Herdwick sheep are widely considered to be the most hardy of all Britain’s breeds of hill sheep. Almost all of Herdwick sheep are kept in flocks in the central and western dales of the Lake District, of which Eskdale forms a key part. The local fells run to over three thousand feet and are exposed to some wild, and frequently wet, weather conditions. It's a tough environment which has been their home for many generations.
Research into the genetics of Herdwicks supports the theory that the breed is descended from an ancient flock from northern europe, most probably arriving with the Vikings. The breed maintains some ancient characterisitcs with resitance to certain diseases being of particular interest. The full text of the research paper published by Diana Bowles, Amanda Carson and Peter Isaac is available to view here . The old Norse word “Herdwyck”, meaning sheep pasture, is recorded in documents going back to the 12th century and is probably the source of the breed's name.

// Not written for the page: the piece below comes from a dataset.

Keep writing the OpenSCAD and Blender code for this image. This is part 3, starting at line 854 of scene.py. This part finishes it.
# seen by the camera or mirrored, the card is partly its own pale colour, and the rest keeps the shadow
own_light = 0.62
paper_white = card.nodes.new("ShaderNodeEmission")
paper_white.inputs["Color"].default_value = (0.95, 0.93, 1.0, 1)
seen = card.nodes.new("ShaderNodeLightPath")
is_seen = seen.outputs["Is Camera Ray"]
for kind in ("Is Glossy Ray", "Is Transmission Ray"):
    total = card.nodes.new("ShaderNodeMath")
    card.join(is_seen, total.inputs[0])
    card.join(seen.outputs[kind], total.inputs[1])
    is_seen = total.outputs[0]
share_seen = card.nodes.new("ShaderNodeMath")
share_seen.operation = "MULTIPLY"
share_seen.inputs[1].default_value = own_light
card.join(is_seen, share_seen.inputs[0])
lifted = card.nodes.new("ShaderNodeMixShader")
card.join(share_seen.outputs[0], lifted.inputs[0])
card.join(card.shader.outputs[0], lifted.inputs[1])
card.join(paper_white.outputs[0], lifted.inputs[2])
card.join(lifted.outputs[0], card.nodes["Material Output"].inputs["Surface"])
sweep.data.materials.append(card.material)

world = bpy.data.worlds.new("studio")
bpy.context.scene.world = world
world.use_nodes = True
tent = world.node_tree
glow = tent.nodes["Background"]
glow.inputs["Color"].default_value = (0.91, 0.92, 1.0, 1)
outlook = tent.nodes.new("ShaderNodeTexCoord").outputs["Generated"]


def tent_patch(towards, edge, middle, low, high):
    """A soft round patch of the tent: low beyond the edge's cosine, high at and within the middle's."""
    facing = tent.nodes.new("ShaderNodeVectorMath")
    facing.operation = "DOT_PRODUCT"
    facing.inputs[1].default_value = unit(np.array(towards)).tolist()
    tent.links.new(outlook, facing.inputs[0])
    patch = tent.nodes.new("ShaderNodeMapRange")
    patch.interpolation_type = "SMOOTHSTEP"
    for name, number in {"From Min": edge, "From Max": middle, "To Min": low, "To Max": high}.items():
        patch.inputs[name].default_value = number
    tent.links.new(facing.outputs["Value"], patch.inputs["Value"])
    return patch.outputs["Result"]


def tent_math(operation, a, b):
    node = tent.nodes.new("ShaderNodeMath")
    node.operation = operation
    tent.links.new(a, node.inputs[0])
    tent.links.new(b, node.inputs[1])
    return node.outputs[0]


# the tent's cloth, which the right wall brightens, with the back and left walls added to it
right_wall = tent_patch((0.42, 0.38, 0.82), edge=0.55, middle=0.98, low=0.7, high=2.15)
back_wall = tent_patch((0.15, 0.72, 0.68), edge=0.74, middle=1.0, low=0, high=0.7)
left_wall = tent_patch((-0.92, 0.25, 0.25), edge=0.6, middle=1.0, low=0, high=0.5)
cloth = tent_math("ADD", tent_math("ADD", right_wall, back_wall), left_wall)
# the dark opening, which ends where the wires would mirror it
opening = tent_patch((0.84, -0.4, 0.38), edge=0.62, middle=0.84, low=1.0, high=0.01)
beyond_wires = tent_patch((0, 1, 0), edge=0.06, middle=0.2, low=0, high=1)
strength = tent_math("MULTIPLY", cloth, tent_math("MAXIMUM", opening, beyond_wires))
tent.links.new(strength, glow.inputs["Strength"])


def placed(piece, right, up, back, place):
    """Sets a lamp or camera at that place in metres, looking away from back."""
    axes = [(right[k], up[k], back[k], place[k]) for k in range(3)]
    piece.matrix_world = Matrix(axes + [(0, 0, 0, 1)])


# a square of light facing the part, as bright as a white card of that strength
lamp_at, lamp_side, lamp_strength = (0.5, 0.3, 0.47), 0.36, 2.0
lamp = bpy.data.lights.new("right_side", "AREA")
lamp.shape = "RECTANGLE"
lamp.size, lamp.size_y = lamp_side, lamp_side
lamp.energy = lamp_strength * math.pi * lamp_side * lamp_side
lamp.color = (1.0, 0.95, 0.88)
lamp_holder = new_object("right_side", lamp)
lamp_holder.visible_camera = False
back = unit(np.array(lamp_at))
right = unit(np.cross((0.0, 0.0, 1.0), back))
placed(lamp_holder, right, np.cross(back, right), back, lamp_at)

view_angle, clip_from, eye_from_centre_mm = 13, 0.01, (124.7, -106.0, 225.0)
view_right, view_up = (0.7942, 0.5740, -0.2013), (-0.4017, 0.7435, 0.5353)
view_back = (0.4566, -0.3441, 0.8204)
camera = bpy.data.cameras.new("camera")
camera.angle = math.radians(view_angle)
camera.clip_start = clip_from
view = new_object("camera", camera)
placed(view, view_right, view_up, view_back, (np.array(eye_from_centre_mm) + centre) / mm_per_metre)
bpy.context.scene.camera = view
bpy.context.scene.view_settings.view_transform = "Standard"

Local farms rely on the common grazings of the high Lake District fells. The lambs graze with their mothers on the “heaf” belonging to that farm instilling a life long knowledge of where on the fell they should be grazing. This is crucial as the central Lake District fells are inaccessible and a sheep which strays from Eskdale to Borrowdale will involve a 100 mile round trip by road for the farmer to collect it.
The breed has a well-justified reputation for foraging ability even in the most difficult terrain - many of them living their lives without receiving any supplementary food. Whilst the sheep are slower growing than other breeds, their diet and lifestyle seems to benefit the quality of the meat they produce. It really is worth waiting for.
Breeders have concentrated on retaining the Herdwick as an active and strong boned sheep of good conformation. Some breed for a tight and short fleece, whilst others still prefer a longer and lighter coloured wool. Herdwicks do dry out quicker than white woolled breeds after it's been raining.
When juding the sheep at a show such as Eskdale, the judges will use a breed standard to asses the sheep against.